La semana que viene participaré de un Coloquio que reunirá a una notable tribu de especialistas en Pedro Henríquez Ureña, el dominicano que dictó exactamente hace cien años, en la ciudad de la Plata, la conferencia “La utopía de América”.
La efemérides no tiene solo que ver con el pasado sino, sobre todo, con el futuro, y es por eso que nos pareció oportuno atravesar los desgarramientos actuales de las sociedades americanas con una pregunta sobre el sentido de nuestro estar en el mundo (americano).
Las circunstancias han querido que yo tenga que hablar en nombre de un colectivo, la Cátedra Libre de Estudios Filológicos Latinoamericanos Pedro Henríquez Ureña, cuyas tareas coordino en la UBA, por encargo del consejo directivo y con el patrocinio del ya casi centenario Instituto de Filología y Literaturas Hispánicas Dr. Amado Alonso. Tan señeros nombres, a los que se suman los de quienes me acompañan en la empresa, me obliga a todas las precauciones del caso, porque no puedo expresar solo mis propias convicciones sino las de un grupo que se está constituyendo en relación con acontecimientos como este Coloquio.
En las últimas semanas hemos estado conversando sobre una serie de principios (que proponemos semanalmente a la discusión general) que orienten nuestro trabajo, nuestro pensamiento, nuestra imaginación. Copio aquí algunos.
La Cátedra Libre de Estudios Filológicos Latinoamericanos Pedro Henríquez Ureña se propone recuperar los saberes sobre los lenguajes, los textos y los acontecimientos de discurso acumulados durante el largo ejercicio de la filología novomundana como fundamento de una expresión.
Entendemos “expresión” como un conjunto de gestos (verbales, corporales, raciales, tonales) que caracterizan no solo un determinado uso de tradiciones lingüísticas y culturales heredadas sino, sobre todo, una posición ante el mundo y la posibilidad de imaginar una “comunidad de destino”.

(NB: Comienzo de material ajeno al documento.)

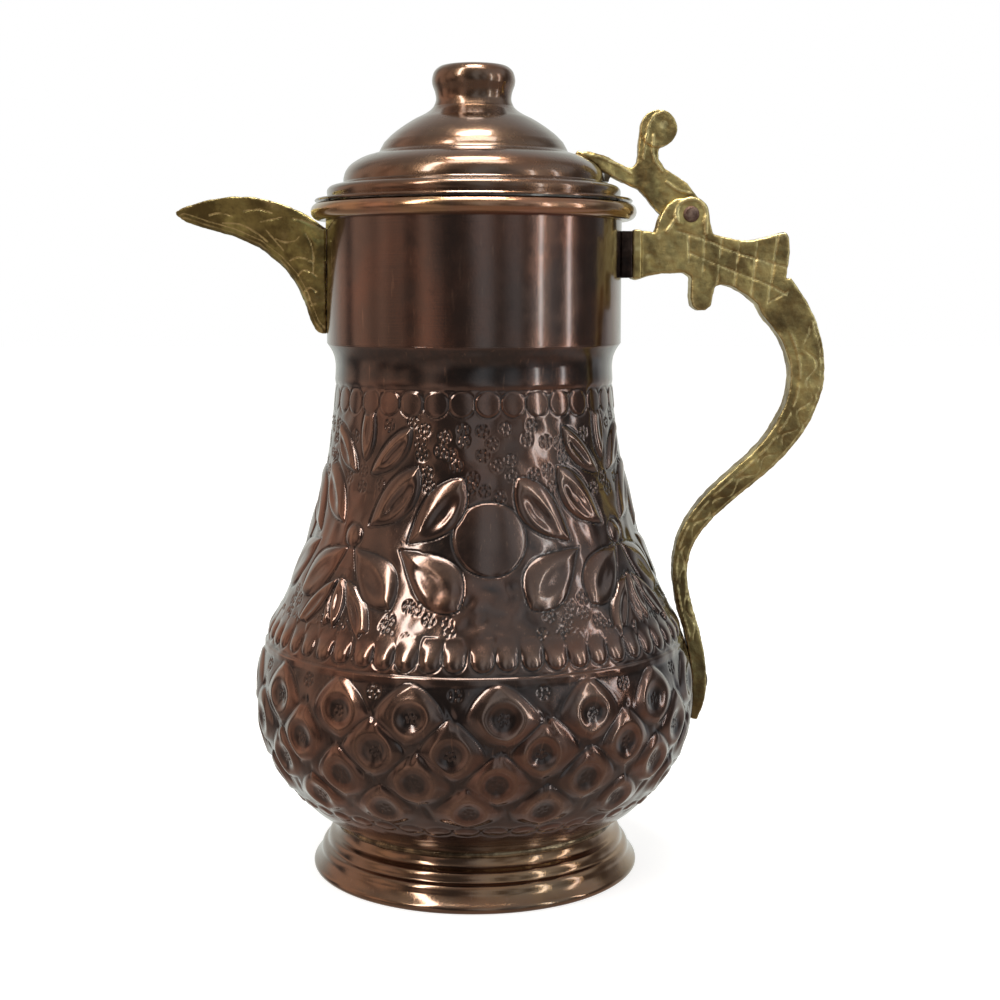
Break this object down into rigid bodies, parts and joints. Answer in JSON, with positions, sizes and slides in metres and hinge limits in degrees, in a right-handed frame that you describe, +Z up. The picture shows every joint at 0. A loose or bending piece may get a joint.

Nos situamos más allá de las cruentas dialécticas históricas (centro/periferia; local/global; autóctono/cosmopolita, liberal/populista) a las que nuestra vida común fue sometida. La “expresión” no es solo asunto poético sino, sobre todo, una perspectiva teórica y política, un lugar de enunciación y de construcción de saberes.
Si la filología es una “ciencia de la vida”, lo es también de lo comunitario o, para decirlo rápidamente, de los pueblos. Entendemos “pueblo” no tanto como un conjunto de vínculos reificados sino (repito) más bien como una “comunidad de destino”. La filología trabaja para ese pueblo que falta.
Como esa falta sucede en el contexto de unas convulsiones que asociamos con la globalización nos es necesario situarnos en el mundo para definir nuestro(s) “mundillo(s)”. Ningún sectarismo, ninguna aduana, ninguna frontera. Nuestro mundillo y el mundo, que son ambos contrarios a los afanes homogeneizadores de la globalización, se definen por una línea punteada que deja que todo pase de un lado al otro, sin adentro o afuera definitivo y duradero.
Imaginar ha tomado siempre como objeto lo ausente, lo que no está, lo que podría estar o ser, lo que interpela nuestro deseo. Pensar se relaciona por lo general con lo existente, pero nos parece que estamos en las condiciones justas para pensar lo que todavía no ha existido y forzar nuestro propio pensamiento para llevarlo a lo desconocido: a otros lugares, a otras formas de organización (económica, social, erótica) de la vida en común, a un tiempo que solo puede existir después de una discontinuidad: el día después de mañana.
Un haz de pensamiento es solo eso: un manojo de briznas de sentido que nos vienen como herencia de la tierra mezcladas con otras briznas que decidimos incorporar de un presente que, aunque hegemónico, no debe entenderse necesariamente como enemigo. La utopía americana, porque así se llama, no puede terminar nunca de constituirse del todo: es un proceso constituyente, orientado por una idea cierta del Bien.
Escuchen, decimos, la expresión de un pueblo en falta y que usa como vehículos diferentes lenguas y diferentes tecnologías (desde el relato hasta el twitt, que en español significa “gorjeo”).
Como nos interesa el canto (una canción de cuna o una melancolía del terruño) es que queremos recuperar los saberes filológicos para mejor describir lo que nace, lo que vive, lo que todavía palpita.